More particularly, though, Reid’s book points blame directly at Western leadership—and toward the necessity of clear, and clear-sighted, policy. Muddled action, as Wilson learned in his intervention experience, was no substitute for strategy. Faced with the prospect of a unilateral Japanese intervention in Siberia in March 1918, Wilson asked, “What is it to effect and how will it be efficacious in effecting it?” It was the right question, but one he never answered.
If the current White House appears confused about how to address both Ukraine and Russia, the reason may be an inordinate focus on tail risks—catastrophic Ukrainian victory, a direct Russia-NATO war, or even nuclear armageddon. Wilson’s policy suffered from a similar befuddlement, and for a similar reason: He was so focused on what he wanted to avoid that he had no clear idea of what he wanted to achieve.
Wilson’s confusion extended not only toward Moscow, but also toward the nations long colonized by the tsarist regime. Rather than consider the potential independence of non-Russian polities—including places like Ukraine or Georgia, as well as Tatarstan, Sakha, and the other nations still under the Kremlin’s thumb—Wilson looked the other way, dedicated solely to the question of who would obtain power in Moscow. It was regionally illiterate and doomed to failure.

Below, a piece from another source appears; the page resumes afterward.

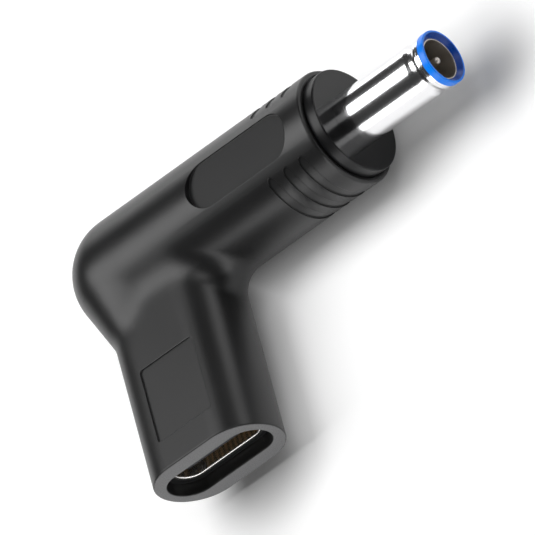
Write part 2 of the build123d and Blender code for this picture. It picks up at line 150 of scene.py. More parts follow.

The Russian Civil War was the United States’ and the West’s best chance to secure a free Ukraine, decades earlier. The collective failure of the intervention condemned plenty of other nations to Moscow’s irredentism and imperialism, strengthening the Soviet Union and ultimately weakening the West. It was an inflexibility that today’s policymakers would, like much of the rest of Wilson’s legacy, do well to avoid.